If it feels right, why the fuck not go for it. At this point we are more than able to make our own fucking decisions. Go for it.

Emily said...

I don't see why society's opinion should stop you from going where you want. Society doesn't have to put up with it for four years, you do.

Walt said...

So your problem is that what you could be giving up by going to a hippie college is the ability to change the world through economics or politics. The ability to be taken seriously.

Maybe you don't have to either be heterogenous and powerless, or homogenous and powerful. Maybe, what politics, or econmics need is someone Heterogenous. Someone to mix it up. Hey, if it worked for Mr. Smith.
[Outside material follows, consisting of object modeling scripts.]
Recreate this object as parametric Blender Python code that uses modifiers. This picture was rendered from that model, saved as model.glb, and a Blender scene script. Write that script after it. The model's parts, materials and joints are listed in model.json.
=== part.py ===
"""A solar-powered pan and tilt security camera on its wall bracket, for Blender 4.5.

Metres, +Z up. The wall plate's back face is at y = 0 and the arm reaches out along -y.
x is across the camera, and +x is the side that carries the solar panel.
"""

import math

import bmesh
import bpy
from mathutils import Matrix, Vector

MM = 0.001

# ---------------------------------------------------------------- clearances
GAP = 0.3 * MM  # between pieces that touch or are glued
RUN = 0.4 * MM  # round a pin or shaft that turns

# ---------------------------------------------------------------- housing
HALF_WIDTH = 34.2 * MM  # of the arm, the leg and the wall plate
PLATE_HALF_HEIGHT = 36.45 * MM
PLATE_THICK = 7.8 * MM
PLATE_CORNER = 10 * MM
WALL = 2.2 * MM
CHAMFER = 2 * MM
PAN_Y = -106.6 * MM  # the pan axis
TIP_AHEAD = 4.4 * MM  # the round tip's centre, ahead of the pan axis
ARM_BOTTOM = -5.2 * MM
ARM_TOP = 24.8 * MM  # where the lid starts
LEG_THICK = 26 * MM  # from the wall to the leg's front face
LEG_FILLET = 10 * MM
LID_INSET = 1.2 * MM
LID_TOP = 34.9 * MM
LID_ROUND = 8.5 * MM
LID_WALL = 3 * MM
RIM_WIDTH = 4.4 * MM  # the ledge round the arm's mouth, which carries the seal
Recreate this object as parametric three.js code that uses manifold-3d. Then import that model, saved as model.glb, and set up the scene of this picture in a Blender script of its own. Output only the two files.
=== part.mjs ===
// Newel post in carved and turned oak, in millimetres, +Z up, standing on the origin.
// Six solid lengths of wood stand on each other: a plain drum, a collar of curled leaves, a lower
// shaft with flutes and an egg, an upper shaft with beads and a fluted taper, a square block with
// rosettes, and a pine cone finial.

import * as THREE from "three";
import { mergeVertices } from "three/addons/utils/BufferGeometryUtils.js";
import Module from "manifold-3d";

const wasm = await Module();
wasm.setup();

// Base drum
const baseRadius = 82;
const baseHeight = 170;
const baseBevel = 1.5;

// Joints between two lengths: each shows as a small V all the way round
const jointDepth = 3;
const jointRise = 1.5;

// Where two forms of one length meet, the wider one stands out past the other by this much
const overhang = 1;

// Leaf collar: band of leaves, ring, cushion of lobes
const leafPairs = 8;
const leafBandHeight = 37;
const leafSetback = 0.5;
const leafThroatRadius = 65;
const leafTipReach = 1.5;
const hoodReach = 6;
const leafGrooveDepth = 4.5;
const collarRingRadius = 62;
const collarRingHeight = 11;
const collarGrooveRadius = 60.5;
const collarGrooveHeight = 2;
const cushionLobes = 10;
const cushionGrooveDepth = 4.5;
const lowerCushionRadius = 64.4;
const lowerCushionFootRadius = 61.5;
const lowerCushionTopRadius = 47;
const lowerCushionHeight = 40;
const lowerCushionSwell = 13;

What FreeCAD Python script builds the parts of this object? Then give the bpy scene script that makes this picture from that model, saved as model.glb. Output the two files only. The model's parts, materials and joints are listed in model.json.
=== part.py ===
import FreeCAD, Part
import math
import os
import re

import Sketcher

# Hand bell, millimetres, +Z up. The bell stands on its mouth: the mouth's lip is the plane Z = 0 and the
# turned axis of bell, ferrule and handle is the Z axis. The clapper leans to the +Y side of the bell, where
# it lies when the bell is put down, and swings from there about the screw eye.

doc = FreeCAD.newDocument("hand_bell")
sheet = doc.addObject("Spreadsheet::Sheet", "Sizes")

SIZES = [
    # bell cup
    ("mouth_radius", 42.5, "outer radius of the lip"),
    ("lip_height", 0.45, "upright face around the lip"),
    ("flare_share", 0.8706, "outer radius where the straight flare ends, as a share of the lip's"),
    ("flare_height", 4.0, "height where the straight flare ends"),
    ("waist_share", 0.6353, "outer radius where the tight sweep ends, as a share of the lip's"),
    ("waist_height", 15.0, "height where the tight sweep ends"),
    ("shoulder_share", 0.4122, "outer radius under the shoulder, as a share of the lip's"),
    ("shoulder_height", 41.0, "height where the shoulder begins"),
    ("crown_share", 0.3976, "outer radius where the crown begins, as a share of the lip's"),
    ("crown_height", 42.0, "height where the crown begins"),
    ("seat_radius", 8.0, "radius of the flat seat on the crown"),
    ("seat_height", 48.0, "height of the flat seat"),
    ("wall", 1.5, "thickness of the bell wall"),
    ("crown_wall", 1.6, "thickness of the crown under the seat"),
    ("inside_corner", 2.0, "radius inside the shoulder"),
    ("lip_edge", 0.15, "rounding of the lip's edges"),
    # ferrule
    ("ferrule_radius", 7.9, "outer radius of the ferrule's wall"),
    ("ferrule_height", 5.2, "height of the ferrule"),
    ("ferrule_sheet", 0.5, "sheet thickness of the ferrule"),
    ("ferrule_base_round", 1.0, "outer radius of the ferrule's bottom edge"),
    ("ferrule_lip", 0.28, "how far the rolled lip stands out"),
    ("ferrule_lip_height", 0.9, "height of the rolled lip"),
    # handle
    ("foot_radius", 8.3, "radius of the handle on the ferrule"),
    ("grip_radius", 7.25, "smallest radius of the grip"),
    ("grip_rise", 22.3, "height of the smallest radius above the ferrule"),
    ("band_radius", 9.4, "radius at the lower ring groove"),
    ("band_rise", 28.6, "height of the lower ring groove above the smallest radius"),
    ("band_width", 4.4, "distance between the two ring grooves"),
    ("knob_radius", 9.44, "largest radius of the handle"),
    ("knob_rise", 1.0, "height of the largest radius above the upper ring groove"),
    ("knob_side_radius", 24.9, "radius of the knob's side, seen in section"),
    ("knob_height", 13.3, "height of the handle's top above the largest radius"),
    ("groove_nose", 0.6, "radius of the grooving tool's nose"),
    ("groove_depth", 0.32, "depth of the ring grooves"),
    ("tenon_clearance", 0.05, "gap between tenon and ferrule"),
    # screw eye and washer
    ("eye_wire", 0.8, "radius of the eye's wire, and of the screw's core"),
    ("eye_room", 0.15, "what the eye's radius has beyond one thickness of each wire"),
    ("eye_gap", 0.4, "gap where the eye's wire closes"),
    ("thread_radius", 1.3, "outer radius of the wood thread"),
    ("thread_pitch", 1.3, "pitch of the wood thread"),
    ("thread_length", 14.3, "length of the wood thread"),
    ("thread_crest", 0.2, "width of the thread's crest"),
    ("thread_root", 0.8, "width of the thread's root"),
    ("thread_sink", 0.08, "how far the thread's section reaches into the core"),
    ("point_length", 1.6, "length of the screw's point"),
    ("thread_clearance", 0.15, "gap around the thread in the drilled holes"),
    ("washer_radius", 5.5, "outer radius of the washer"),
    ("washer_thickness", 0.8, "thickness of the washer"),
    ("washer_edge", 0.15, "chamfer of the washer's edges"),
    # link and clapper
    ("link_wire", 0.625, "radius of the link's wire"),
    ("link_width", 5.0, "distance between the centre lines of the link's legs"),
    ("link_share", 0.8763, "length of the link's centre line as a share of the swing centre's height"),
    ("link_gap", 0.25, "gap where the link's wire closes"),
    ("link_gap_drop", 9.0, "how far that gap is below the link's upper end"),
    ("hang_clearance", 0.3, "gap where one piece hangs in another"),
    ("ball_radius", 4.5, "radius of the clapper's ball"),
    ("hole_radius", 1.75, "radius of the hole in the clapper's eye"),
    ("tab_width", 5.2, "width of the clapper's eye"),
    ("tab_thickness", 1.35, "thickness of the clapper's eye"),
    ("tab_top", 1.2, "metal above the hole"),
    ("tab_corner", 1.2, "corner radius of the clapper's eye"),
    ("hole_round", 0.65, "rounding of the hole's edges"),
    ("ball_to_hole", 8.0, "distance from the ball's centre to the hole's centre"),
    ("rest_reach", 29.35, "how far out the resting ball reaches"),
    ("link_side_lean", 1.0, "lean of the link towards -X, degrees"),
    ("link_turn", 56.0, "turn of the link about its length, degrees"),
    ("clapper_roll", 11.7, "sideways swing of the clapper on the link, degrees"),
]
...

It's not like you can't have both. Take a gap year to learn why to live before you learn how to live. Do a double major in enviromental studies and political science, and get into an enviromental organization. Every enviromental organization needs people who can deal with the logistics of what they do. Get a job like that, and you'll still have an opportunity to hit the ground, and hike the Himalayas. You could change the world either way, what matters is that you do what you can.

Rachel Alexander said...

I know I can have a bit of both, and I'm going to try to do that. Not through a gap year, because me + a gap year is a really, really bad idea. What I want to try to do is work on environmentally sustianable development in Latin America, which would incorporate both economics and environmental sciences/studies. I just feel like "normal" college has a lot of intellectual development and not as much soul-searching as I'd like. Especially soul-searching that involves getting wet and freezing half to death on top of a mountian. But I'll deal.

Walt said...

Thats understandable. You'd make a good ecochica. There have to be some programs that get you out into the mountains though. Join work projects. I want to try and intern on an archealogical dig, I'm sure you can intern on a reasearch expedition or something.
Why did you expect that college would include soul searching? Can you really have a ciricullum based around that? Even at an enviromental college, you wouldn't get the same experience as if you went out on your own.